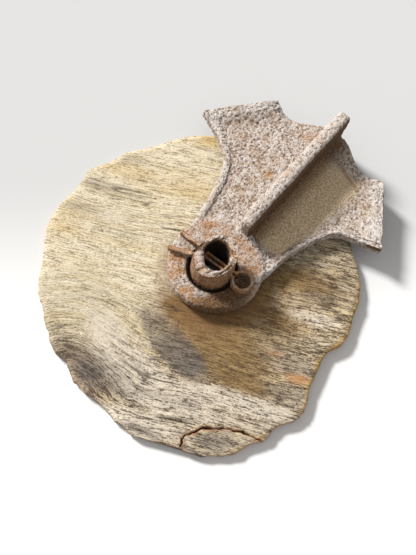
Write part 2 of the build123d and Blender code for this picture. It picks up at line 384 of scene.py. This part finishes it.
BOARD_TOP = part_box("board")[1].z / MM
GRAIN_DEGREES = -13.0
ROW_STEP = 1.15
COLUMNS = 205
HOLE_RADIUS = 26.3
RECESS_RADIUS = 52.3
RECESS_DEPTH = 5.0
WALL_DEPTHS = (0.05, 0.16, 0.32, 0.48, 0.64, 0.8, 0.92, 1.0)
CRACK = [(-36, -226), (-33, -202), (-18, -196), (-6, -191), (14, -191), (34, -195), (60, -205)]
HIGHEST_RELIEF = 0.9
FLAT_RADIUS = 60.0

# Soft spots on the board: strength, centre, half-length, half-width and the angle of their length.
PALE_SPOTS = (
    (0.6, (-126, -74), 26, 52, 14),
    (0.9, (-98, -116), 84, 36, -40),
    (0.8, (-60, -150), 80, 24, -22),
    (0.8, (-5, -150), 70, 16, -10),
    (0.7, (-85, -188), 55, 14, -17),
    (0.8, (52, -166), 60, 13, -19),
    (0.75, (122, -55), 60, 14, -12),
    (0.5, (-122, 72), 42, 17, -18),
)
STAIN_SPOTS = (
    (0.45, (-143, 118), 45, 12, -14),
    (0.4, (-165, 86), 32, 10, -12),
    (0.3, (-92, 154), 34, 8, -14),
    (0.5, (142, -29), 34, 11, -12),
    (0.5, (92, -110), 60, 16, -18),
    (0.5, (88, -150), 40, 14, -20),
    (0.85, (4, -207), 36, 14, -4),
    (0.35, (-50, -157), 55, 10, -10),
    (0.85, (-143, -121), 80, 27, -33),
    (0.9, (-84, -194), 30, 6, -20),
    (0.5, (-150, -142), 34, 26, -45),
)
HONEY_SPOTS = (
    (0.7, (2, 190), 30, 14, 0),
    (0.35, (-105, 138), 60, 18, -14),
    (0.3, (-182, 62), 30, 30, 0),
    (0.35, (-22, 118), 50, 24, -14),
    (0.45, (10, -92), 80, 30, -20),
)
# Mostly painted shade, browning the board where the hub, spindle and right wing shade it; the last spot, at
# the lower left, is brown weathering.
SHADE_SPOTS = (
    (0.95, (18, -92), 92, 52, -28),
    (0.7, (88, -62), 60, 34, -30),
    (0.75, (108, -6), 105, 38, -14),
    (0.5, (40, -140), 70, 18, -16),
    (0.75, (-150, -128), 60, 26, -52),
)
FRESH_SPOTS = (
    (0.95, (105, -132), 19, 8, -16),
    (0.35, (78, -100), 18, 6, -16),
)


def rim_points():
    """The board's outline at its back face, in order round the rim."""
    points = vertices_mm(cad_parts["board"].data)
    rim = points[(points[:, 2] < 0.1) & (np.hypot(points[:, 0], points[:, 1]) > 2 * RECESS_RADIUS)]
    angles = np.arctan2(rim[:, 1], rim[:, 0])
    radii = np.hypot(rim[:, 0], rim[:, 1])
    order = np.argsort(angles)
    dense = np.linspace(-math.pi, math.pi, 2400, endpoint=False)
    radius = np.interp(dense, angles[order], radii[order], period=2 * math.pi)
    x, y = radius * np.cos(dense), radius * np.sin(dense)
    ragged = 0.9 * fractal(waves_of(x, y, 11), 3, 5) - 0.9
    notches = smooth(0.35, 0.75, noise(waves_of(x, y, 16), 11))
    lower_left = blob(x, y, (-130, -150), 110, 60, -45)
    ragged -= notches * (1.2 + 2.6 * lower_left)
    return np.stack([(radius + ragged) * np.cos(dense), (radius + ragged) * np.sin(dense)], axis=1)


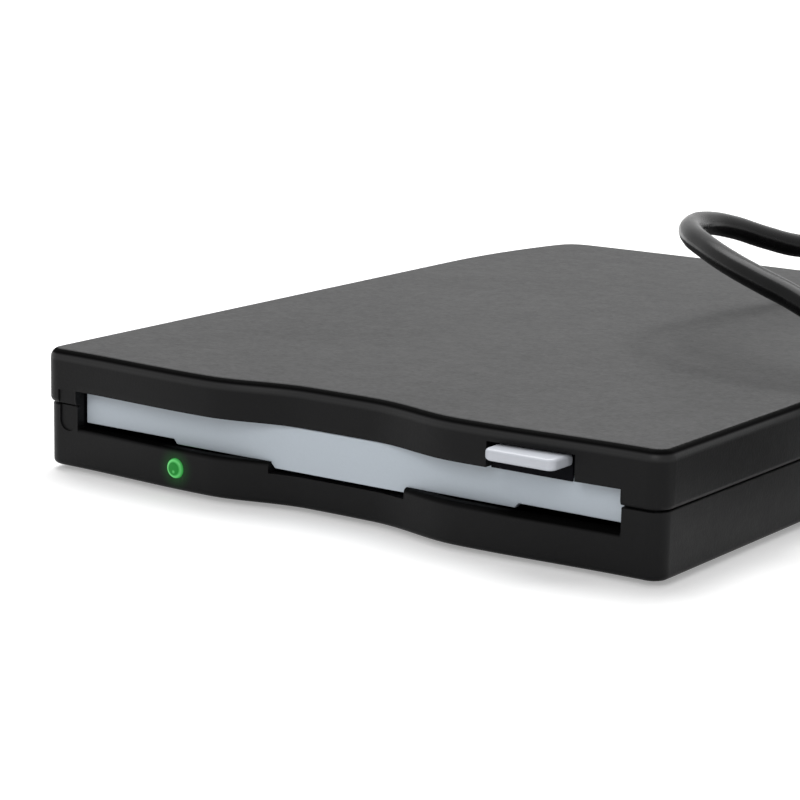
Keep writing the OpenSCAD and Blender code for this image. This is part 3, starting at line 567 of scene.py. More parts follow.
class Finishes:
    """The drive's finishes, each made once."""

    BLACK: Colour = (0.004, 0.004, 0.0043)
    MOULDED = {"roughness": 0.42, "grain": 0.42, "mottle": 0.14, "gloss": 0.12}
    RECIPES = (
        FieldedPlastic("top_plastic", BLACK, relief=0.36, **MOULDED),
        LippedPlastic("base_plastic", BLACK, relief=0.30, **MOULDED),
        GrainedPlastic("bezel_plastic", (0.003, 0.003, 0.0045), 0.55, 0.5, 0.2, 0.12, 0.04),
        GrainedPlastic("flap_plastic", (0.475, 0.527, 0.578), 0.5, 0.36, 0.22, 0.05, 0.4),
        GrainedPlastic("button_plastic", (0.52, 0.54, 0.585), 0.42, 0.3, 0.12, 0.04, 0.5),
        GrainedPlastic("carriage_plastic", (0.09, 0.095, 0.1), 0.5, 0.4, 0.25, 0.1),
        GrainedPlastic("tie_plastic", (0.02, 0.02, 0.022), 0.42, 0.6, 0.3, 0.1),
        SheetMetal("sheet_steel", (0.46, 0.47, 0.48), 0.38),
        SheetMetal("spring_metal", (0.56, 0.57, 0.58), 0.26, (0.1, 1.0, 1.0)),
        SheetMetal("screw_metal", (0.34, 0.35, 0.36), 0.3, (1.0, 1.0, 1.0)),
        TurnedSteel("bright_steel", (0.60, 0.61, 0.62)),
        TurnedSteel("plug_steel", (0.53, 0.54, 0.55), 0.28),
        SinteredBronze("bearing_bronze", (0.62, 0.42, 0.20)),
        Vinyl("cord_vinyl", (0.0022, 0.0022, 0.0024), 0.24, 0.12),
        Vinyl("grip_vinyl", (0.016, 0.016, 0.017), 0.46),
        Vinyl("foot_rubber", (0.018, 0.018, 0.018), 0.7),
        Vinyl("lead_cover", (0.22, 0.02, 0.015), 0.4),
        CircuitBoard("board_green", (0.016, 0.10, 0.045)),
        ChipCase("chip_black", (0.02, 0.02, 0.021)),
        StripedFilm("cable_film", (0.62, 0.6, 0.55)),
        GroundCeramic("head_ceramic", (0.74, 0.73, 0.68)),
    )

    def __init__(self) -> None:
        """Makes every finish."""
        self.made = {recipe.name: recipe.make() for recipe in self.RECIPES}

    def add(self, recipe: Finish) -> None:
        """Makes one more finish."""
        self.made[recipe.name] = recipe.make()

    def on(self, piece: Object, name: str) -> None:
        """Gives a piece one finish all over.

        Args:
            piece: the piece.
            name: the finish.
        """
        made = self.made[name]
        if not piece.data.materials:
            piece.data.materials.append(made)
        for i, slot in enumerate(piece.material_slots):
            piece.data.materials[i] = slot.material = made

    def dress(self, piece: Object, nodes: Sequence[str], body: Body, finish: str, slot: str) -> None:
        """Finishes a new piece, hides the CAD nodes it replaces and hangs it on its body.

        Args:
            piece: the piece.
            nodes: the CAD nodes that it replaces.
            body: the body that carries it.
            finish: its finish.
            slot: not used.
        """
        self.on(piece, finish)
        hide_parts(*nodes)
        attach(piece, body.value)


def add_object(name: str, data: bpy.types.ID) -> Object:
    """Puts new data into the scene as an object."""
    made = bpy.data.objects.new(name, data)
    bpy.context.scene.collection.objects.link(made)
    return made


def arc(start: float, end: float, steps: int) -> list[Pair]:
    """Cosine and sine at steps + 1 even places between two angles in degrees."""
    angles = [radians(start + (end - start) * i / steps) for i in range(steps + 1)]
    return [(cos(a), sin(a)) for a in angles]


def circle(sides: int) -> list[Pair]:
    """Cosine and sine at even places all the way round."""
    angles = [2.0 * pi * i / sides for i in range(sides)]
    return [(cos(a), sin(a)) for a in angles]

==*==

> [PROBLEM TO WORK ON]: Reproduce all of the records exactly.

> [SOLUTION TO THIS TASK]:
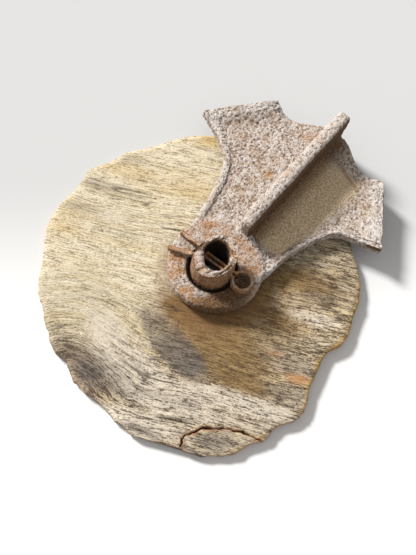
Write part 2 of the build123d and Blender code for this picture. It picks up at line 384 of scene.py. This part finishes it.
BOARD_TOP = part_box("board")[1].z / MM
GRAIN_DEGREES = -13.0
ROW_STEP = 1.15
COLUMNS = 205
HOLE_RADIUS = 26.3
RECESS_RADIUS = 52.3
RECESS_DEPTH = 5.0
WALL_DEPTHS = (0.05, 0.16, 0.32, 0.48, 0.64, 0.8, 0.92, 1.0)
CRACK = [(-36, -226), (-33, -202), (-18, -196), (-6, -191), (14, -191), (34, -195), (60, -205)]
HIGHEST_RELIEF = 0.9
FLAT_RADIUS = 60.0

# Soft spots on the board: strength, centre, half-length, half-width and the angle of their length.
PALE_SPOTS = (
    (0.6, (-126, -74), 26, 52, 14),
    (0.9, (-98, -116), 84, 36, -40),
    (0.8, (-60, -150), 80, 24, -22),
    (0.8, (-5, -150), 70, 16, -10),
    (0.7, (-85, -188), 55, 14, -17),
    (0.8, (52, -166), 60, 13, -19),
    (0.75, (122, -55), 60, 14, -12),
    (0.5, (-122, 72), 42, 17, -18),
)
STAIN_SPOTS = (
    (0.45, (-143, 118), 45, 12, -14),
    (0.4, (-165, 86), 32, 10, -12),
    (0.3, (-92, 154), 34, 8, -14),
    (0.5, (142, -29), 34, 11, -12),
    (0.5, (92, -110), 60, 16, -18),
    (0.5, (88, -150), 40, 14, -20),
    (0.85, (4, -207), 36, 14, -4),
    (0.35, (-50, -157), 55, 10, -10),
    (0.85, (-143, -121), 80, 27, -33),
    (0.9, (-84, -194), 30, 6, -20),
    (0.5, (-150, -142), 34, 26, -45),
)
HONEY_SPOTS = (
    (0.7, (2, 190), 30, 14, 0),
    (0.35, (-105, 138), 60, 18, -14),
    (0.3, (-182, 62), 30, 30, 0),
    (0.35, (-22, 118), 50, 24, -14),
    (0.45, (10, -92), 80, 30, -20),
)
# Mostly painted shade, browning the board where the hub, spindle and right wing shade it; the last spot, at
# the lower left, is brown weathering.
SHADE_SPOTS = (
    (0.95, (18, -92), 92, 52, -28),
    (0.7, (88, -62), 60, 34, -30),
    (0.75, (108, -6), 105, 38, -14),
    (0.5, (40, -140), 70, 18, -16),
    (0.75, (-150, -128), 60, 26, -52),
)
FRESH_SPOTS = (
    (0.95, (105, -132), 19, 8, -16),
    (0.35, (78, -100), 18, 6, -16),
)


def rim_points():
    """The board's outline at its back face, in order round the rim."""
    points = vertices_mm(cad_parts["board"].data)
    rim = points[(points[:, 2] < 0.1) & (np.hypot(points[:, 0], points[:, 1]) > 2 * RECESS_RADIUS)]
    angles = np.arctan2(rim[:, 1], rim[:, 0])
    radii = np.hypot(rim[:, 0], rim[:, 1])
    order = np.argsort(angles)
    dense = np.linspace(-math.pi, math.pi, 2400, endpoint=False)
    radius = np.interp(dense, angles[order], radii[order], period=2 * math.pi)
    x, y = radius * np.cos(dense), radius * np.sin(dense)
    ragged = 0.9 * fractal(waves_of(x, y, 11), 3, 5) - 0.9
    notches = smooth(0.35, 0.75, noise(waves_of(x, y, 16), 11))
    lower_left = blob(x, y, (-130, -150), 110, 60, -45)
    ragged -= notches * (1.2 + 2.6 * lower_left)
    return np.stack([(radius + ragged) * np.cos(dense), (radius + ragged) * np.sin(dense)], axis=1)


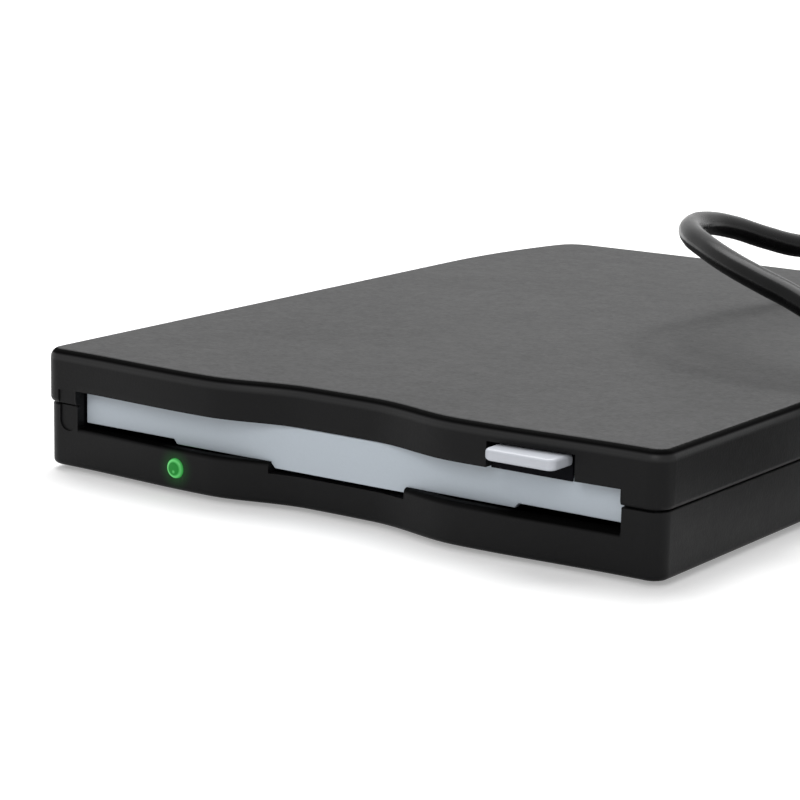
Keep writing the OpenSCAD and Blender code for this image. This is part 3, starting at line 567 of scene.py. More parts follow.
class Finishes:
    """The drive's finishes, each made once."""

    BLACK: Colour = (0.004, 0.004, 0.0043)
    MOULDED = {"roughness": 0.42, "grain": 0.42, "mottle": 0.14, "gloss": 0.12}
    RECIPES = (
        FieldedPlastic("top_plastic", BLACK, relief=0.36, **MOULDED),
        LippedPlastic("base_plastic", BLACK, relief=0.30, **MOULDED),
        GrainedPlastic("bezel_plastic", (0.003, 0.003, 0.0045), 0.55, 0.5, 0.2, 0.12, 0.04),
        GrainedPlastic("flap_plastic", (0.475, 0.527, 0.578), 0.5, 0.36, 0.22, 0.05, 0.4),
        GrainedPlastic("button_plastic", (0.52, 0.54, 0.585), 0.42, 0.3, 0.12, 0.04, 0.5),
        GrainedPlastic("carriage_plastic", (0.09, 0.095, 0.1), 0.5, 0.4, 0.25, 0.1),
        GrainedPlastic("tie_plastic", (0.02, 0.02, 0.022), 0.42, 0.6, 0.3, 0.1),
        SheetMetal("sheet_steel", (0.46, 0.47, 0.48), 0.38),
        SheetMetal("spring_metal", (0.56, 0.57, 0.58), 0.26, (0.1, 1.0, 1.0)),
        SheetMetal("screw_metal", (0.34, 0.35, 0.36), 0.3, (1.0, 1.0, 1.0)),
        TurnedSteel("bright_steel", (0.60, 0.61, 0.62)),
        TurnedSteel("plug_steel", (0.53, 0.54, 0.55), 0.28),
        SinteredBronze("bearing_bronze", (0.62, 0.42, 0.20)),
        Vinyl("cord_vinyl", (0.0022, 0.0022, 0.0024), 0.24, 0.12),
        Vinyl("grip_vinyl", (0.016, 0.016, 0.017), 0.46),
        Vinyl("foot_rubber", (0.018, 0.018, 0.018), 0.7),
        Vinyl("lead_cover", (0.22, 0.02, 0.015), 0.4),
        CircuitBoard("board_green", (0.016, 0.10, 0.045)),
        ChipCase("chip_black", (0.02, 0.02, 0.021)),
        StripedFilm("cable_film", (0.62, 0.6, 0.55)),
        GroundCeramic("head_ceramic", (0.74, 0.73, 0.68)),
    )

    def __init__(self) -> None:
        """Makes every finish."""
        self.made = {recipe.name: recipe.make() for recipe in self.RECIPES}

    def add(self, recipe: Finish) -> None:
        """Makes one more finish."""
        self.made[recipe.name] = recipe.make()

    def on(self, piece: Object, name: str) -> None:
        """Gives a piece one finish all over.

        Args:
            piece: the piece.
            name: the finish.
        """
        made = self.made[name]
        if not piece.data.materials:
            piece.data.materials.append(made)
        for i, slot in enumerate(piece.material_slots):
            piece.data.materials[i] = slot.material = made

    def dress(self, piece: Object, nodes: Sequence[str], body: Body, finish: str, slot: str) -> None:
        """Finishes a new piece, hides the CAD nodes it replaces and hangs it on its body.

        Args:
            piece: the piece.
            nodes: the CAD nodes that it replaces.
            body: the body that carries it.
            finish: its finish.
            slot: not used.
        """
        self.on(piece, finish)
        hide_parts(*nodes)
        attach(piece, body.value)


def add_object(name: str, data: bpy.types.ID) -> Object:
    """Puts new data into the scene as an object."""
    made = bpy.data.objects.new(name, data)
    bpy.context.scene.collection.objects.link(made)
    return made


def arc(start: float, end: float, steps: int) -> list[Pair]:
    """Cosine and sine at steps + 1 even places between two angles in degrees."""
    angles = [radians(start + (end - start) * i / steps) for i in range(steps + 1)]
    return [(cos(a), sin(a)) for a in angles]


def circle(sides: int) -> list[Pair]:
    """Cosine and sine at even places all the way round."""
    angles = [2.0 * pi * i / sides for i in range(sides)]
    return [(cos(a), sin(a)) for a in angles]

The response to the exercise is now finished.